As per the above works, while data in smart cities are boosting, DTs are constructed for the complicated and diversified reality of smart cities. However, an algorithm to extract features of massive data acquired in smart city DTs is not proposed yet. In addition, there are insufficient comprehensive research works on the security performance of CPS, and the majority are related to the power PCS. The emergence of BGD provides the possibility for massive data processing and analysis. Therefore, the DTs technology is utilized to construct the DTs of CPS in virtual space for the physical smart city in real space, to extract the characteristics of the BGD, and analyze the security performance. This is of great significance to the digital and intelligent development of the smart city in various fields.
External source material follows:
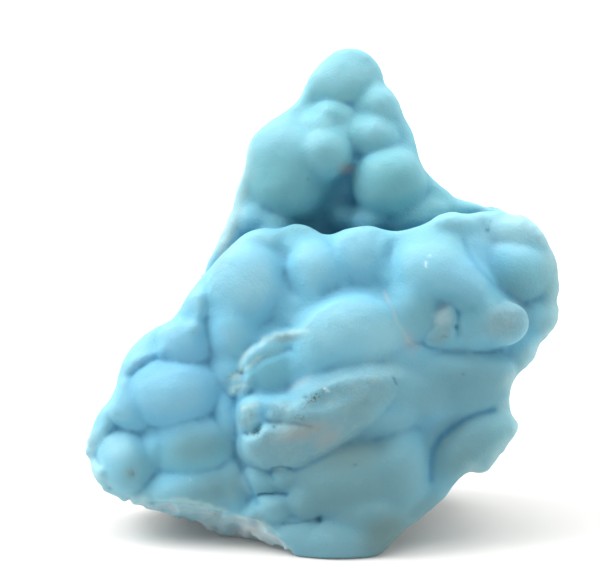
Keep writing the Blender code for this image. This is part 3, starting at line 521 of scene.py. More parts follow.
# Painted shade: darker blue where hollows and the lower sides of the balls lie in shade.
HOLLOW_SHADE_PATCHES = (
    (-11.6, 28.0, 1.1, 2.2, -15, 0.30),
    (29.8, 46.6, 4.8, 6.6, 0, 0.38),
    (-0.4, 71.4, 3.4, 4.6, 0, 0.45),
    (-5.4, 70.6, 5.0, 4.6, 0, 0.25),
    (-13.0, 48.4, 4.6, 4.0, 0, 0.14),
    (27.4, 51.4, 4.4, 1.8, 0, 0.30),
    (-9.4, 33.6, 4.0, 2.0, 0, 0.15),
)
# Paler milky skin, partly painted highlight where the lobes catch the most light.
MILKY_AND_HIGHLIGHT_PATCHES = (
    (38.0, 64.4, 7.0, 3.6, -8, 0.55),
    (5.0, 44.6, 8.0, 5.0, 5, 0.25),
    (12.0, 43.4, 7.0, 4.0, 0, 0.35),
    (-13.0, 54.0, 4.0, 4.6, 0, 0.30),
    (-40.0, 22.0, 3.4, 3.0, 0, 0.30),
    (13.0, 36.4, 4.0, 1.6, 0, 0.40),
)
CLAY_PATCHES = (
    (-3.0, 24.6, 6.4, 1.8, 12, 0.30),
    (1.6, 23.4, 3.0, 1.6, 22, 0.32),
    (18.0, 42.4, 1.6, 2.6, 20, 0.22),
    (5.2, 77.4, 1.7, 1.2, 0, 0.50),
    (24.6, 47.6, 1.8, 2.4, -12, 0.18),
    (36.8, 46.8, 4.4, 3.2, 10, 0.10),
    (-4.0, 34.4, 3.0, 0.9, 28, 0.22),
)
BROWN_PATCHES = (
    (-7.0, 43.5, 2.6, 0.9, 6, 0.32),
    (10.0, 30.6, 5.6, 3.2, 25, 0.14),
    (13.4, 3.6, 6.0, 4.0, 42, 0.50),
    (7.0, 20.0, 7.0, 3.0, 14, 0.25),
    (-4.0, 25.0, 5.0, 1.8, 12, 0.20),
    (20.0, 8.6, 5.0, 2.0, 38, 0.30),
)
# Denser teal skin, partly painted shade on the balls of the pinnacle and in the basins.
TEAL_AND_SHADE_PATCHES = (
    (-7.0, 73.0, 10.0, 8.5, 0, 0.80),
    (14.4, 74.4, 7.6, 7.6, 0, 0.85),
    (2.0, 79.0, 5.0, 5.0, 0, 0.50),
    (40.0, 55.0, 7.0, 5.0, 0, 0.45),
    (-24.4, 20.4, 8.0, 3.6, 8, 0.50),
    (-9.6, 36.6, 4.6, 4.6, 0, 0.45),
)
# Duller, greyer skin, partly painted shade on the lower faces that turn to the front.
GREY_AND_SHADE_PATCHES = (
    (5.0, 14.0, 19.0, 15.0, 0, 0.85),
    (28.0, 34.0, 15.0, 8.0, 0, 0.65),
    (28.0, 22.0, 10.0, 8.0, 35, 0.75),
    (-24.4, 22.2, 6.5, 3.4, 8, 0.55),
    (-20.0, 13.6, 9.0, 4.0, 12, 0.70),
    (-36.0, 17.0, 4.0, 5.0, 0, 0.35),
    (24.0, 47.0, 11.0, 6.0, 0, 0.35),
    (46.6, 52.0, 3.0, 13.0, 0, 0.45),
    (40.0, 52.0, 5.0, 4.0, 0, 0.35),
    (24.4, 46.0, 2.8, 4.6, -12, 0.75),
    (1.0, 23.4, 5.0, 2.4, 24, 0.45),
)
WORN_PATCHES = (
    (-2.0, 24.4, 15.0, 5.4, 20, 0.95),
    (6.0, 32.0, 13.0, 6.0, 24, 0.80),
    (-16.6, 34.2, 2.4, 2.6, 40, 0.60),
    (-7.4, 43.4, 4.4, 1.1, 6, 0.75),
    (-14.8, 27.8, 1.9, 2.8, -10, 0.90),
    (-7.2, 28.8, 3.2, 2.8, 0, 0.80),
    (-12.8, 7.4, 2.6, 1.6, -35, 0.70),
    (24.6, 47.4, 2.0, 3.0, -12, 0.70),
    (23.6, 43.8, 2.4, 1.8, 10, 0.70),
    (37.4, 46.8, 5.2, 4.0, 15, 0.75),
    (-18.6, 64.0, 2.0, 8.0, -20, 0.75),
    (-37.8, 16.4, 1.4, 1.3, 0, 0.80),
    (17.6, 28.0, 5.0, 4.0, 20, 0.40),
)
RUST_PATCHES = (
    (-1.6, 31.0, 2.8, 0.8, 40, 0.62),
    (-0.8, 31.7, 1.2, 0.7, 35, 1.00),
    (-4.0, 27.4, 1.2, 0.7, 0, 0.55),
    (-16.4, 36.4, 2.0, 0.7, 30, 0.40),
    (-12.6, 24.2, 2.0, 0.6, 0, 0.50),
    (-37.4, 16.3, 0.7, 0.6, 0, 0.60),
    (25.6, 43.8, 1.4, 0.5, 25, 0.45),
)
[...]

Skip 3BGD SECURITY ANALYSIS OF DTS OF CPS IN THE SMART CITY Section

3 BGD SECURITY ANALYSIS OF DTS OF CPS IN THE SMART CITY

3.1 Computing Requirements of BGD in DTs of CPS in the Smart City

Various new applications and cloud computing techniques keep emerging in the communication field during the construction of smart cities. Correspondingly, data of graph models grows very fast, with billions of vertices and trillions of edges at every turn. Traditional independent “mini graphs” may have loads of graphs and uncomplicated iterative processes; however, they cannot extract massive amounts of messages thoroughly. The structural information comprising these vertices and edges can be regarded as the iceberg tip of the astonishing BGD scale [20, 21]. The graphic data in complex applications such as information physics systems often contain various attribute information on vertices and edges to express complex semantics. These attributes are rich in information and require space overheads. Compared to simple queries and searches based on attributes, statistical analysis algorithms on large graphs often require looping and recurrent operations based on the graph structure until the convergence conditions are reached. Hence, intermediate results should be frequently processed, such as message data generated by communication interaction during parallel iteration. BGD contains three reasoning modes, namely, collaborative classification, link forecasting, and entity analysis, as displayed in Figure 1 [22].

Fig. 1.

Fig. 1. Reasoning modes in BGD management and analysis.

Big graphs in BGD processing analysis have static structure and attribute information, and they change dynamically in many cases, such as sequence graphs and dynamic graphs. These changes constantly alter the scale and structure of the big graphs with some attributes. Hence, it is necessary to record them in detail. The time and space costs of storing, indexing, searching, and analyzing the data are far beyond the affordability of traditional centralized graph data management. Therefore, techniques for BGD distributed storage, query processing, optimization, mining, analysis, and system implementation assurance have become an urgent database problem, also a very challenging task. As the research goes deeper, only using traditional approaches to explore primary graph management and analysis issues falls far behind current demands. Hot topics keep emerging, such as using BGD to extract language features, hardware-based graph processing, and BGD processing security analysis. These issues have been discussed in the early days. However, as computer software and hardware advance, accurate and efficient approaches to solve these problems bring new opportunities and challenges to the BGD security management and analysis in DTs of CPS of the smart city.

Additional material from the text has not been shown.